**GIVEN MATERIAL**

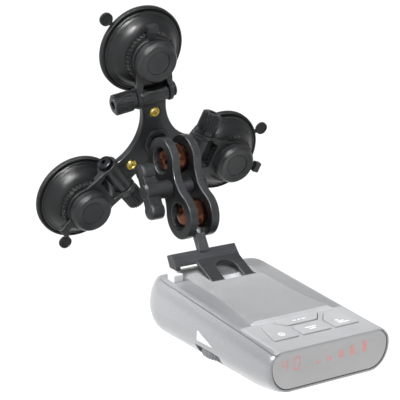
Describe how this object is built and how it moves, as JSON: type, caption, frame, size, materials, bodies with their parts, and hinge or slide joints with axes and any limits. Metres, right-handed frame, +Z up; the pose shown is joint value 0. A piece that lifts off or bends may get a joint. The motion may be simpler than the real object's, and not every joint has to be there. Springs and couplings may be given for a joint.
{
  "type": "radar detector on a suction-cup windscreen mount",
  "caption": "Radar detector held by a forked bracket, a double ball arm and a three-armed plate with hinged suction cups for a windscreen.",
  "frame": {"origin": "middle of the three suction cups, on the glass", "axes": "+X to the driver's right, -Y to the driver, so the detector's display faces -Y, +Z up"},
  "size_m": [0.1377, 0.1767, 0.1609],
  "materials": {
    "rubber": "matte moulded rubber",
    "dome_black": "glossy moulded black",
    "satin_black": "satin black",
    "matte_black": "matte black",
    "black_steel": "black oxide steel",
    "steel": "plain steel",
    "brass": "turned brass",
    "plate_black": "fine black powder coat",
    "copper": "polished copper plate on steel",
    "anodised_grey": "satin dark anodised",
    "bracket_grey": "satin grey paint",
    "deck_grey": "soft-touch grey",
    "case_silver": "glossy silver paint",
    "window_grey": "smoked acrylic shown pale",
    "lens_grey": "smoked acrylic",
    "key_grey": "satin grey",
    "tab_white": "satin white",
    "board_green": "solder mask",
    "socket_black": "moulded black"
  },
  "bodies": {
    "plate": {"tri_plate": "plate_black", "top_brass_insert": "brass", "left_brass_insert": "brass", "right_brass_insert": "brass", "upper_stud": "black_steel"},
    "top_cup": {"top_suction_pad": "rubber", "top_cup_shell": "dome_black", "top_detent_ring": "matte_black", "top_cup_arm": "satin_black", "top_hinge_bolt": "black_steel"},
    "top_lock": {"top_lock_knob": "satin_black", "top_knob_cap": "satin_black"},
    "top_lifter": {"top_pull_stud": "steel"},
    "top_thumb": {"top_hinge_knob": "matte_black"},
    "left_cup": {"left_suction_pad": "rubber", "left_cup_shell": "dome_black", "left_detent_ring": "matte_black", "left_cup_arm": "satin_black", "left_hinge_bolt": "black_steel"},
    "left_lock": {"left_lock_knob": "satin_black", "left_knob_cap": "satin_black"},
    "left_lifter": {"left_pull_stud": "steel"},
    "left_thumb": {"left_hinge_knob": "matte_black"},
    "right_cup": {"right_suction_pad": "rubber", "right_cup_shell": "dome_black", "right_detent_ring": "matte_black", "right_cup_arm": "satin_black", "right_hinge_bolt": "black_steel"},
    "right_lock": {"right_lock_knob": "satin_black", "right_knob_cap": "satin_black"},
    "right_lifter": {"right_pull_stud": "steel"},
    "right_thumb": {"right_hinge_knob": "matte_black"},
    "upper_ball": {"upper_ball": "copper"},
    "arm": {"left_arm_plate": "anodised_grey", "right_arm_plate": "anodised_grey", "arm_spacer": "anodised_grey", "clamp_bolt": "black_steel"},
    "clamp": {"clamp_knob": "matte_black"},
    "lower_ball": {"lower_ball": "copper"},
    "bracket": {"blade": "bracket_grey", "fork_bracket": "bracket_grey"},
    "detector": {"top_cover": "deck_grey", "lower_case": "case_silver", "display_window": "window_grey", "rear_lens": "lens_grey", "display_board": "board_green", "switch_board": "board_green", "main_board": "board_green", "horn_antenna": "steel", "speaker": "socket_black", "power_socket": "socket_black", "left_case_screw": "steel", "right_case_screw": "steel"},
    "upper_key": {"upper_button": "key_grey"},
    "middle_key": {"middle_button": "key_grey"},
    "left_key": {"left_button": "key_grey"},
    "right_key": {"right_button": "key_grey"},
    "release_key": {"release_button": "tab_white"},
    "wheel": {"volume_wheel": "matte_black"}
  },
  "joints": [
    {"name": "top_cup_tilt", "type": "hinge", "parent": "plate", "child": "top_cup", "pos_m": [-0.00601, -0.01737, 0.02382], "axis": [-0.9791, 0.0853, -0.1848], "range_deg": [-25, 25]},
    {"name": "top_lock_turn", "type": "hinge", "parent": "top_cup", "child": "top_lock", "pos_m": [-0.01001, -0.01202, 0.04749], "axis": [-0.0366, -0.9669, -0.2524], "range_deg": [0, 100]},
    {"name": "top_stud_lift", "type": "slide", "parent": "top_cup", "child": "top_lifter", "axis": [-0.0366, -0.9669, -0.2524], "range_m": [0, 0.0012]},
    {"name": "top_thumb_turn", "type": "hinge", "parent": "top_cup", "child": "top_thumb", "pos_m": [-0.00601, -0.01737, 0.02382], "axis": [-0.9791, 0.0853, -0.1848], "range_deg": [-90, 180]},
    {"name": "left_cup_tilt", "type": "hinge", "parent": "plate", "child": "left_cup", "pos_m": [-0.02134, -0.0052, -0.02056], "axis": [0.6629, 0.1655, -0.7302], "range_deg": [-25, 25]},
    {"name": "left_lock_turn", "type": "hinge", "parent": "left_cup", "child": "left_lock", "pos_m": [-0.03739, 0.0097, -0.03175], "axis": [-0.0366, -0.9669, -0.2524], "range_deg": [0, 100]},
    {"name": "left_stud_lift", "type": "slide", "parent": "left_cup", "child": "left_lifter", "axis": [-0.0366, -0.9669, -0.2524], "range_m": [0, 0.0012]},
    {"name": "left_thumb_turn", "type": "hinge", "parent": "left_cup", "child": "left_thumb", "pos_m": [-0.02134, -0.0052, -0.02056], "axis": [0.6629, 0.1655, -0.7302], "range_deg": [-90, 180]},
    {"name": "right_cup_tilt", "type": "hinge", "parent": "plate", "child": "right_cup", "pos_m": [0.02614, -0.00934, -0.01159], "axis": [0.3161, -0.2508, 0.915], "range_deg": [-25, 25]},
    {"name": "right_lock_turn", "type": "hinge", "parent": "right_cup", "child": "right_lock", "pos_m": [0.0474, 0.00231, -0.01574], "axis": [-0.0366, -0.9669, -0.2524], "range_deg": [0, 100]},
    {"name": "right_stud_lift", "type": "slide", "parent": "right_cup", "child": "right_lifter", "axis": [-0.0366, -0.9669, -0.2524], "range_m": [0, 0.0012]},
    {"name": "right_thumb_turn", "type": "hinge", "parent": "right_cup", "child": "right_thumb", "pos_m": [0.02614, -0.00934, -0.01159], "axis": [0.3161, -0.2508, 0.915], "range_deg": [-90, 180]},
    {"name": "upper_twist", "type": "hinge", "parent": "plate", "child": "upper_ball", "pos_m": [-0.0012, -0.0316, -0.00825], "axis": [-0.0366, -0.9669, -0.2524], "range_deg": [-25, 25]},
    {"name": "upper_swing", "type": "hinge", "parent": "upper_ball", "child": "arm", "pos_m": [-0.0012, -0.0316, -0.00825], "axis": [1, 0, 0], "range_deg": [-25, 12]},
    {"name": "clamp_turn", "type": "hinge", "parent": "arm", "child": "clamp", "pos_m": [-0.0012, -0.04034, -0.02101], "axis": [1, 0, 0], "range_deg": [-90, 180]},
    {"name": "lower_swing", "type": "hinge", "parent": "arm", "child": "lower_ball", "pos_m": [-0.0012, -0.04909, -0.03377], "axis": [1, 0, 0], "range_deg": [-25, 16]},
    {"name": "lower_twist", "type": "hinge", "parent": "lower_ball", "child": "bracket", "pos_m": [-0.0012, -0.04909, -0.03377], "axis": [0, -0.5017, -0.865], "range_deg": [-30, 30]},
    {"name": "detector_release", "type": "slide", "parent": "bracket", "child": "detector", "axis": [0, -0.9018, -0.4321], "range_m": [0, 0.025]},
    {"name": "upper_button_press", "type": "slide", "parent": "detector", "child": "upper_key", "axis": [0, 0.0736, -0.9973], "range_m": [0, 0.0008], "stiffness_N_per_m": 900, "springref_m": -0.0002},
    {"name": "middle_button_press", "type": "slide", "parent": "detector", "child": "middle_key", "axis": [0, 0.0736, -0.9973], "range_m": [0, 0.0008], "stiffness_N_per_m": 900, "springref_m": -0.0002},
    {"name": "left_button_press", "type": "slide", "parent": "detector", "child": "left_key", "axis": [0, 0.0736, -0.9973], "range_m": [0, 0.0008], "stiffness_N_per_m": 900, "springref_m": -0.0002},
    {"name": "right_button_press", "type": "slide", "parent": "detector", "child": "right_key", "axis": [0, 0.0736, -0.9973], "range_m": [0, 0.0008], "stiffness_N_per_m": 900, "springref_m": -0.0002},
    {"name": "release_button_press", "type": "slide", "parent": "detector", "child": "release_key", "axis": [0, 0, -1], "range_m": [0, 0.0012], "stiffness_N_per_m": 1200, "springref_m": -0.0002},
    {"name": "volume_turn", "type": "hinge", "parent": "detector", "child": "wheel", "pos_m": [-0.01765, -0.10678, -0.08539], "axis": [0, 0, 1], "range_deg": [0, 270]}
  ],
  "couplings": [
    {"joint": "top_lock_turn", "follows": "top_stud_lift", "rad_per_m": 1454.4},
    {"joint": "left_lock_turn", "follows": "left_stud_lift", "rad_per_m": 1454.4},
    {"joint": "right_lock_turn", "follows": "right_stud_lift", "rad_per_m": 1454.4}
  ]
}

**WHAT YOU NEED TO DO**
In the material above, find each line that contains the word "caption", and select it.

**THE ANSWER**
Describe how this object is built and how it moves, as JSON: type, caption, frame, size, materials, bodies with their parts, and hinge or slide joints with axes and any limits. Metres, right-handed frame, +Z up; the pose shown is joint value 0. A piece that lifts off or bends may get a joint. The motion may be simpler than the real object's, and not every joint has to be there. Springs and couplings may be given for a joint.
  "caption": "Radar detector held by a forked bracket, a double ball arm and a three-armed plate with hinged suction cups for a windscreen.",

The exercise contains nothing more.